■ Directions
Exactly reproduce each line of the listing that follows.

■ Dataset excerpt
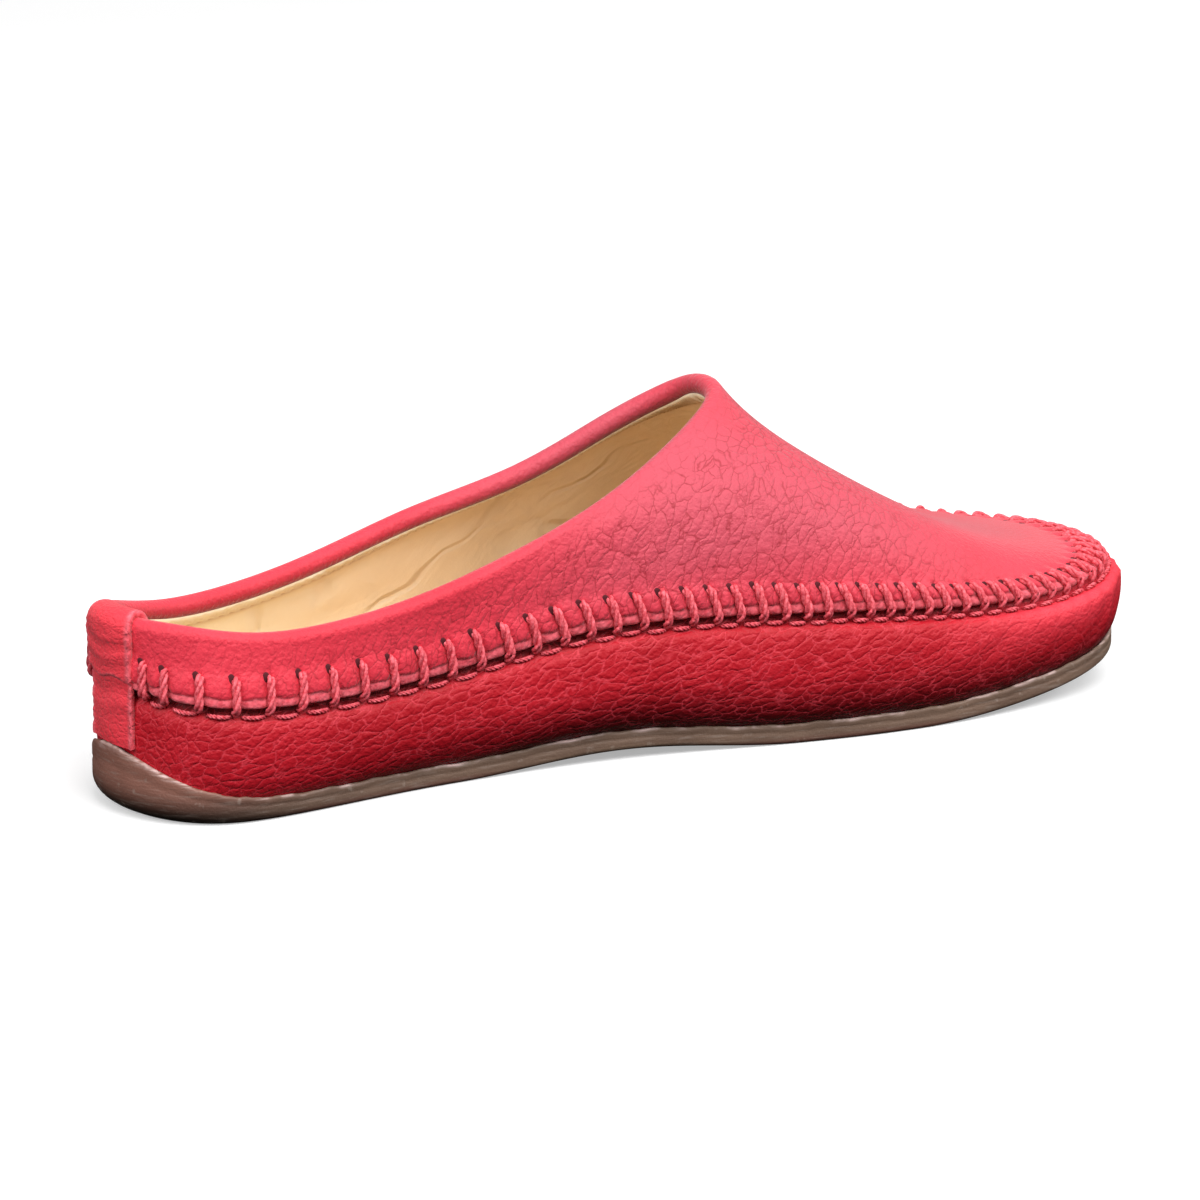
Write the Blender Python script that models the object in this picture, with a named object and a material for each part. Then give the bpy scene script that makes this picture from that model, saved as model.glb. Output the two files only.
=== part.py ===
"""A left moccasin mule: a hollow leather upper with an overlapping apron, a moulded rubber outsole that
turns up round the heel, a leather-covered insole, and a back strip folded over the collar.

The frame: +X points to the toe, +Y to the outer (lateral) side of the foot, +Z up. The floor is Z = 0, and
the origin lies under the middle of the shoe's bounding box.
"""

from collections import namedtuple
from math import pi, radians

import bpy
import numpy as np

MM = 0.001

# Driving sizes of the last and the upper
LENGTH = 256 * MM
BALL_WIDTH = 92 * MM
INSTEP_HEIGHT = 77 * MM
HEEL_HEIGHT = 46 * MM
SEAM_HEIGHT = 35 * MM
SWELL_HEIGHT = 13 * MM
TUCK = 8 * MM
SEAM_INSET = 3 * MM
SHOULDER = 3.2 * MM
SHOULDER_PLACE = 0.07

# Leather
WALL = 2.6 * MM
COLLAR_THICKNESS = 4.6 * MM
COLLAR_DEPTH = 9 * MM
APRON_STEP = 1.3 * MM

# Outsole
SOLE_THICKNESS = 4.0 * MM
SOLE_CORNER = 1.2 * MM
LIP_HEIGHT = 0.7 * MM
BUMPER_HEIGHT = 14 * MM
BUMPER_REACH = 9 * MM
BUMPER_THICKNESS = 0.8 * MM
BUMPER_CORNER = 9.3 * MM
CORNER_REACH = 12 * MM
LIP_THICKNESS = 0.8 * MM
TOE_SPRING = 9.5 * MM
ARCH_LIFT = 3.0 * MM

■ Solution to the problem
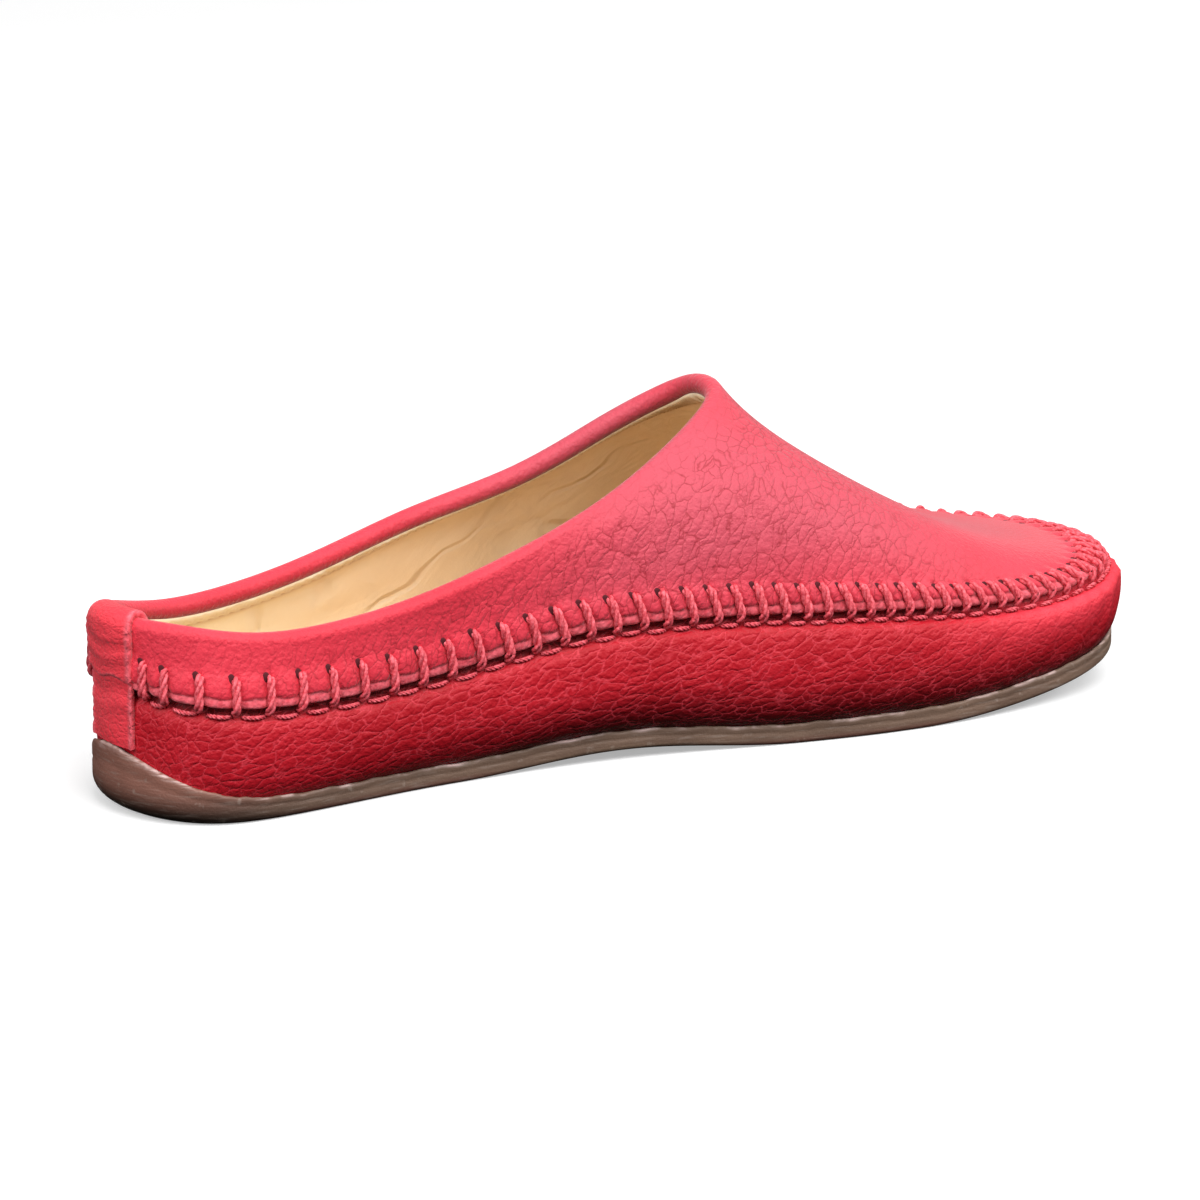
Write the Blender Python script that models the object in this picture, with a named object and a material for each part. Then give the bpy scene script that makes this picture from that model, saved as model.glb. Output the two files only.
=== part.py ===
"""A left moccasin mule: a hollow leather upper with an overlapping apron, a moulded rubber outsole that
turns up round the heel, a leather-covered insole, and a back strip folded over the collar.

The frame: +X points to the toe, +Y to the outer (lateral) side of the foot, +Z up. The floor is Z = 0, and
the origin lies under the middle of the shoe's bounding box.
"""

from collections import namedtuple
from math import pi, radians

import bpy
import numpy as np

MM = 0.001

# Driving sizes of the last and the upper
LENGTH = 256 * MM
BALL_WIDTH = 92 * MM
INSTEP_HEIGHT = 77 * MM
HEEL_HEIGHT = 46 * MM
SEAM_HEIGHT = 35 * MM
SWELL_HEIGHT = 13 * MM
TUCK = 8 * MM
SEAM_INSET = 3 * MM
SHOULDER = 3.2 * MM
SHOULDER_PLACE = 0.07

# Leather
WALL = 2.6 * MM
COLLAR_THICKNESS = 4.6 * MM
COLLAR_DEPTH = 9 * MM
APRON_STEP = 1.3 * MM

# Outsole
SOLE_THICKNESS = 4.0 * MM
SOLE_CORNER = 1.2 * MM
LIP_HEIGHT = 0.7 * MM
BUMPER_HEIGHT = 14 * MM
BUMPER_REACH = 9 * MM
BUMPER_THICKNESS = 0.8 * MM
BUMPER_CORNER = 9.3 * MM
CORNER_REACH = 12 * MM
LIP_THICKNESS = 0.8 * MM
TOE_SPRING = 9.5 * MM
ARCH_LIFT = 3.0 * MM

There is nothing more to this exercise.